### DATA EXCERPT
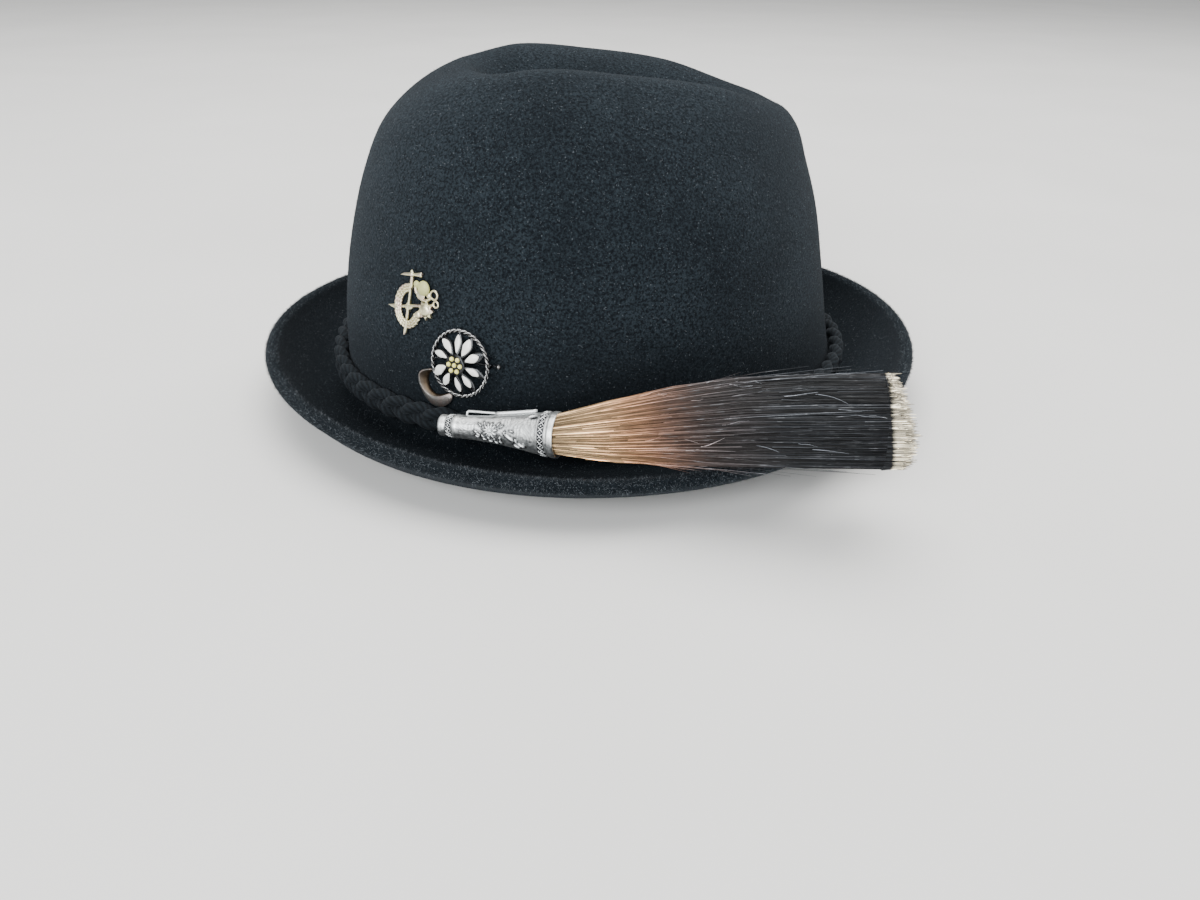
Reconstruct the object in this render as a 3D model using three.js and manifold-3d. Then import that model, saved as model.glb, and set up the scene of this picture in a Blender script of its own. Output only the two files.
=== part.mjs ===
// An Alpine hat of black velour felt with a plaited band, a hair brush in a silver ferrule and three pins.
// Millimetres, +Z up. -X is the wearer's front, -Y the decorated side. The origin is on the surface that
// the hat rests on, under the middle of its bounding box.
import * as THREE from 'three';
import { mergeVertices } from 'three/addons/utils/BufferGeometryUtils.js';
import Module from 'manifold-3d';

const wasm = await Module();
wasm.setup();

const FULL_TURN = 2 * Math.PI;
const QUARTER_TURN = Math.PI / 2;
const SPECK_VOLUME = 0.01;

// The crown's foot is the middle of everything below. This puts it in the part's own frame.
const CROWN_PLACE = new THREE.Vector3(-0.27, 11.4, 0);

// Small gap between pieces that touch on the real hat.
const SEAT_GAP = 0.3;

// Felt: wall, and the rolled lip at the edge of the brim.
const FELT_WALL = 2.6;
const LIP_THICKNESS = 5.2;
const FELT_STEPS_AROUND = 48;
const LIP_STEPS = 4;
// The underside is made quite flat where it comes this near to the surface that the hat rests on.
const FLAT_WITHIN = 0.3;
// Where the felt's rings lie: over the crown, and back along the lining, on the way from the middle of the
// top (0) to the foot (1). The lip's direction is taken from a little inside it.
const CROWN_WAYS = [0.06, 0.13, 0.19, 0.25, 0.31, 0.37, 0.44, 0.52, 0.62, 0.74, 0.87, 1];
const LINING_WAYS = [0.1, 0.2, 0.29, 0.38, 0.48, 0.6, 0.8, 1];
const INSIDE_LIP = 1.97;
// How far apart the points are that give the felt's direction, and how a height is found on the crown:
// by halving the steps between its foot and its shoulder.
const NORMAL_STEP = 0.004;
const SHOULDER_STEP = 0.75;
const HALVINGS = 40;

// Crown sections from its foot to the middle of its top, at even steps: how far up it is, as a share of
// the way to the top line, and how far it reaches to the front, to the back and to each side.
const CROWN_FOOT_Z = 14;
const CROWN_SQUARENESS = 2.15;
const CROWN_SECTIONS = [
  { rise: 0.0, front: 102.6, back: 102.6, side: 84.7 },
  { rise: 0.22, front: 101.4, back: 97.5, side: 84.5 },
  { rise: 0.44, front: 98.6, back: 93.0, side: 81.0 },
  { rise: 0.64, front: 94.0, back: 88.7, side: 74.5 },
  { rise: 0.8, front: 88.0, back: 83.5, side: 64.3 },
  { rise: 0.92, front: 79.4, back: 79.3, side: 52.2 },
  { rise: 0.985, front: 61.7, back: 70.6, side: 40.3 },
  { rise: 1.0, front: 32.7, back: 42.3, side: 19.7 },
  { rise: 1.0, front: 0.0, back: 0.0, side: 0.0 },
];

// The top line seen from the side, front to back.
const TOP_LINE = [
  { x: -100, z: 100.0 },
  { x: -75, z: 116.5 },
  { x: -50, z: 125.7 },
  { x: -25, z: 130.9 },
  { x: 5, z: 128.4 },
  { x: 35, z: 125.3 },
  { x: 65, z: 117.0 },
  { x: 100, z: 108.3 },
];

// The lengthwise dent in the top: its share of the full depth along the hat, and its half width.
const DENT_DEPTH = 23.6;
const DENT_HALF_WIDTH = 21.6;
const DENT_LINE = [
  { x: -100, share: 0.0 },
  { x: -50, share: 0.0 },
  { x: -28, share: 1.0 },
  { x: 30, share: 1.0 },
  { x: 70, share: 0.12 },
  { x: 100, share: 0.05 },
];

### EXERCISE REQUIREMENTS
Give back each line above precisely as it stands.

### FINAL RESULT
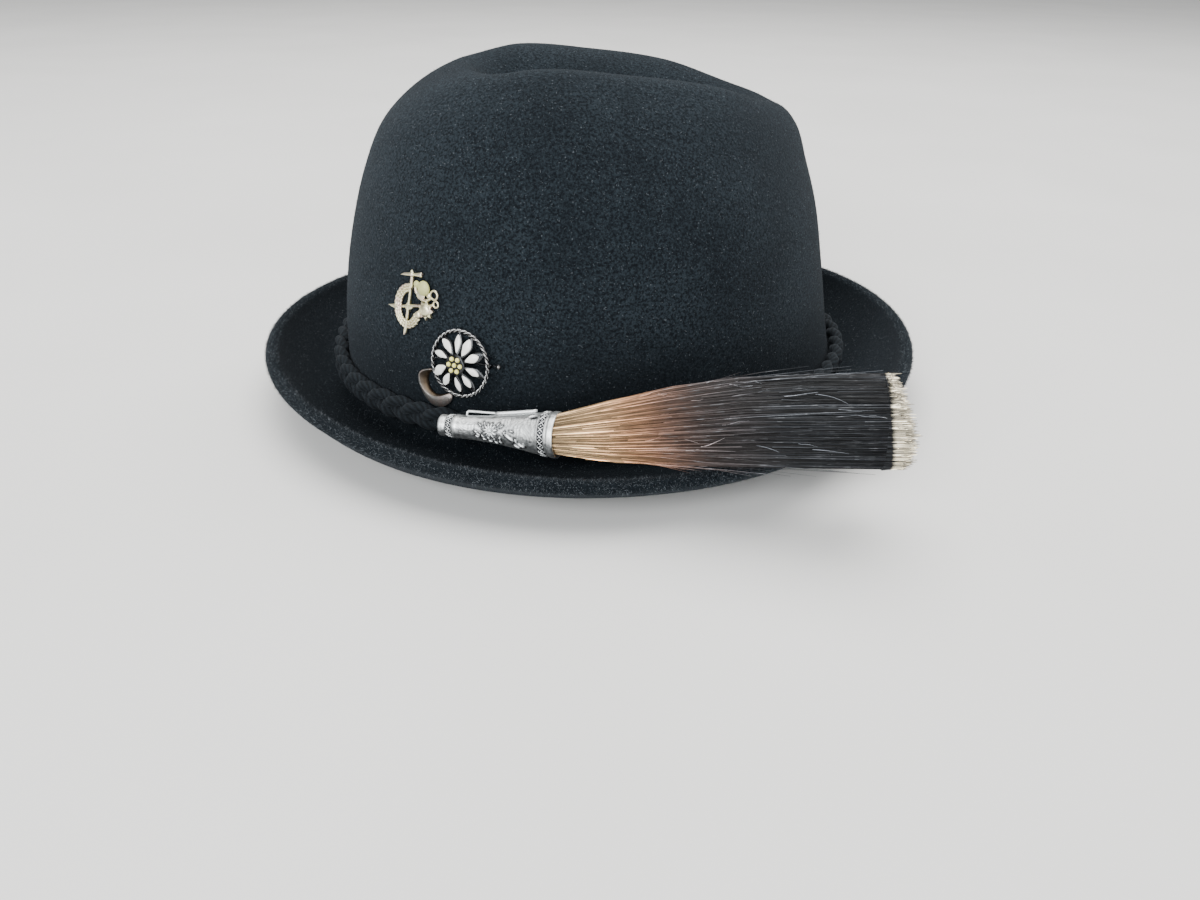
Reconstruct the object in this render as a 3D model using three.js and manifold-3d. Then import that model, saved as model.glb, and set up the scene of this picture in a Blender script of its own. Output only the two files.
=== part.mjs ===
// An Alpine hat of black velour felt with a plaited band, a hair brush in a silver ferrule and three pins.
// Millimetres, +Z up. -X is the wearer's front, -Y the decorated side. The origin is on the surface that
// the hat rests on, under the middle of its bounding box.
import * as THREE from 'three';
import { mergeVertices } from 'three/addons/utils/BufferGeometryUtils.js';
import Module from 'manifold-3d';

const wasm = await Module();
wasm.setup();

const FULL_TURN = 2 * Math.PI;
const QUARTER_TURN = Math.PI / 2;
const SPECK_VOLUME = 0.01;

// The crown's foot is the middle of everything below. This puts it in the part's own frame.
const CROWN_PLACE = new THREE.Vector3(-0.27, 11.4, 0);

// Small gap between pieces that touch on the real hat.
const SEAT_GAP = 0.3;

// Felt: wall, and the rolled lip at the edge of the brim.
const FELT_WALL = 2.6;
const LIP_THICKNESS = 5.2;
const FELT_STEPS_AROUND = 48;
const LIP_STEPS = 4;
// The underside is made quite flat where it comes this near to the surface that the hat rests on.
const FLAT_WITHIN = 0.3;
// Where the felt's rings lie: over the crown, and back along the lining, on the way from the middle of the
// top (0) to the foot (1). The lip's direction is taken from a little inside it.
const CROWN_WAYS = [0.06, 0.13, 0.19, 0.25, 0.31, 0.37, 0.44, 0.52, 0.62, 0.74, 0.87, 1];
const LINING_WAYS = [0.1, 0.2, 0.29, 0.38, 0.48, 0.6, 0.8, 1];
const INSIDE_LIP = 1.97;
// How far apart the points are that give the felt's direction, and how a height is found on the crown:
// by halving the steps between its foot and its shoulder.
const NORMAL_STEP = 0.004;
const SHOULDER_STEP = 0.75;
const HALVINGS = 40;

// Crown sections from its foot to the middle of its top, at even steps: how far up it is, as a share of
// the way to the top line, and how far it reaches to the front, to the back and to each side.
const CROWN_FOOT_Z = 14;
const CROWN_SQUARENESS = 2.15;
const CROWN_SECTIONS = [
  { rise: 0.0, front: 102.6, back: 102.6, side: 84.7 },
  { rise: 0.22, front: 101.4, back: 97.5, side: 84.5 },
  { rise: 0.44, front: 98.6, back: 93.0, side: 81.0 },
  { rise: 0.64, front: 94.0, back: 88.7, side: 74.5 },
  { rise: 0.8, front: 88.0, back: 83.5, side: 64.3 },
  { rise: 0.92, front: 79.4, back: 79.3, side: 52.2 },
  { rise: 0.985, front: 61.7, back: 70.6, side: 40.3 },
  { rise: 1.0, front: 32.7, back: 42.3, side: 19.7 },
  { rise: 1.0, front: 0.0, back: 0.0, side: 0.0 },
];

// The top line seen from the side, front to back.
const TOP_LINE = [
  { x: -100, z: 100.0 },
  { x: -75, z: 116.5 },
  { x: -50, z: 125.7 },
  { x: -25, z: 130.9 },
  { x: 5, z: 128.4 },
  { x: 35, z: 125.3 },
  { x: 65, z: 117.0 },
  { x: 100, z: 108.3 },
];

// The lengthwise dent in the top: its share of the full depth along the hat, and its half width.
const DENT_DEPTH = 23.6;
const DENT_HALF_WIDTH = 21.6;
const DENT_LINE = [
  { x: -100, share: 0.0 },
  { x: -50, share: 0.0 },
  { x: -28, share: 1.0 },
  { x: 30, share: 1.0 },
  { x: 70, share: 0.12 },
  { x: 100, share: 0.05 },
];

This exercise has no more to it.